Former railroad executive and railroad historian William F. Howes, Jr., has died. He was 83.
Howes worked for the Baltimore & Ohio, Chessie System and CSX, and was known for his work in the passenger department of B&O/C&O.
An obituary posted on the Trains magazine website credited Howes with being instrumental in the development of the Chessie System Chess-C cat logo in 1972, and in overseeing the planning and operation of nearly 100 Chessie Steam Special excursions in 1977-78. He had a hand in designing the yellow, blue, and vermilion locomotive livery introduced in 1972.
He also served as president of the Railway & Locomotive Historical Society from 1994 to 2003.
Howes great up in Yonkers, New York, and graduated from Carnegie Tech with a civil engineering degree in 1961.
He began his railroad career as a structural draftsman for the New Haven Railroad in 1960. He later studied for a master’s degree in civil engineering at Purdue University.
Howes joined the B&O in 1963. During his career he worked in the operating, industrial engineering, passenger services, casualty prevention, and executive departments.
In 1965, Howes was appointed assistant to the trainmaster for B&O’s Akron-Chicago Division. He would join the passenger department of B&O/C&O in May 1967 and become its director in 1969.
For the final trips of the Capitol Limited, which departed Chicago and Washington on April 30, 1971, Howes arranged to bring back for one night the famed B&O salad bowl in the dining car and found a few Deer Park spring water jugs, another B&O tradition.
The last runs of Nos. 5 and 6 fielded additional sleeping cars. The trains also carried dome cars.
Howes told the Baltimore Sun in an interview more than three decades later that the railroad was unsure if the trips that began April 30 would be the last ones because of a court challenge to the inauguration of Amtrak on May 1.
Riding No. 6, Howes said he learned at Martinsburg, West Virginia, that the court challenge had failed. “Then we knew it was the end. It was really quite emotional,” he told the Sun.

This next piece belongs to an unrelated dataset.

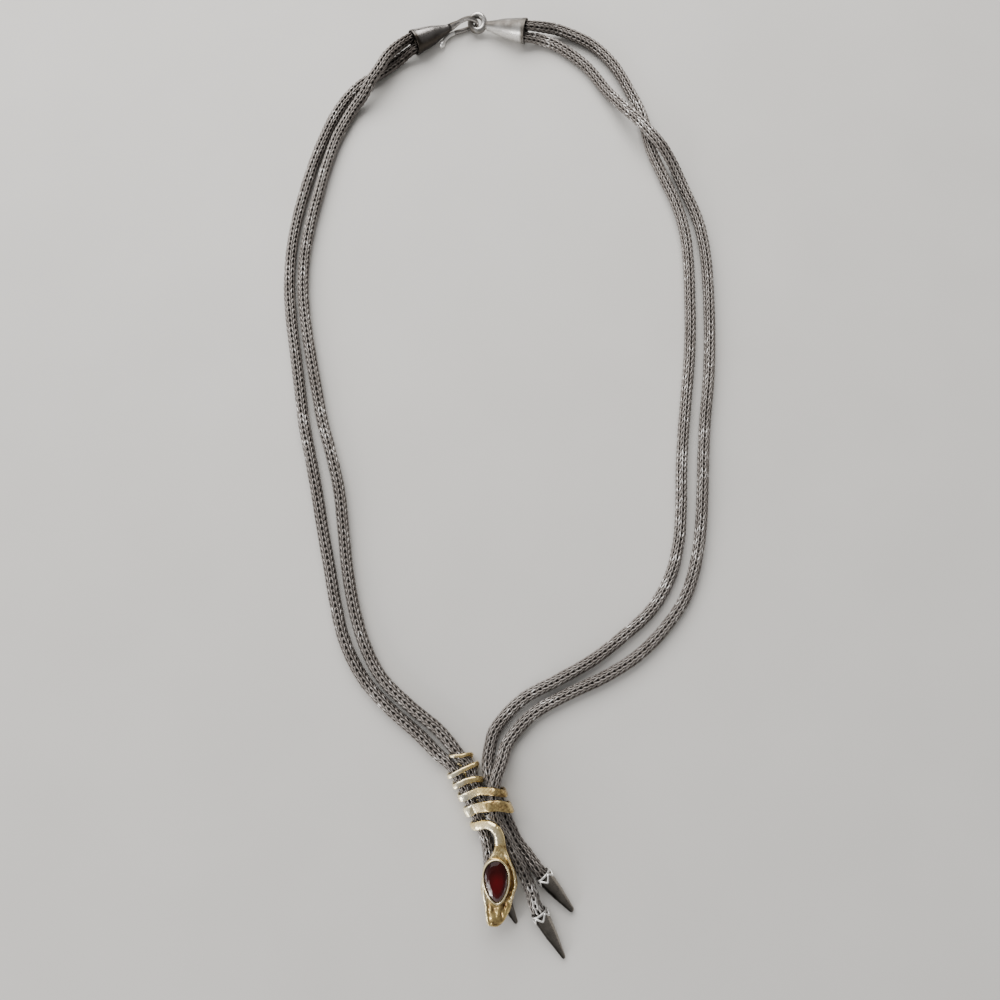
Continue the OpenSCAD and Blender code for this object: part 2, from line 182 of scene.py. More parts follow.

Howes noted that at the time Amtrak did not plan to operate any B&O passenger trains or use its rails for trains it did plan to operate.
Therefore, some B&O passenger employees with 30 to 40 years seniority were seeing their careers as they had known them come to an end.
Howes retired in 1988 from CSX as vice-president research and analysis. However, he continued to work as a consultant for the railroad industry and government agencies.
Aside from his work for R&LHS, Howes served as president of the Chesapeake Division of the Railroad Enthusiasts in the Baltimore-Washington area.
In 2015, R&LHS awarded Howes its Gerald M. Best Senior Achievement Award.
Howes was a co-author of The American Railroad (with Joe Welsh and Jim Boyd; Travel by Pullman (with Joe Welsh); and The Cars of Pullman (with Joe Welsh and Kevin Holland).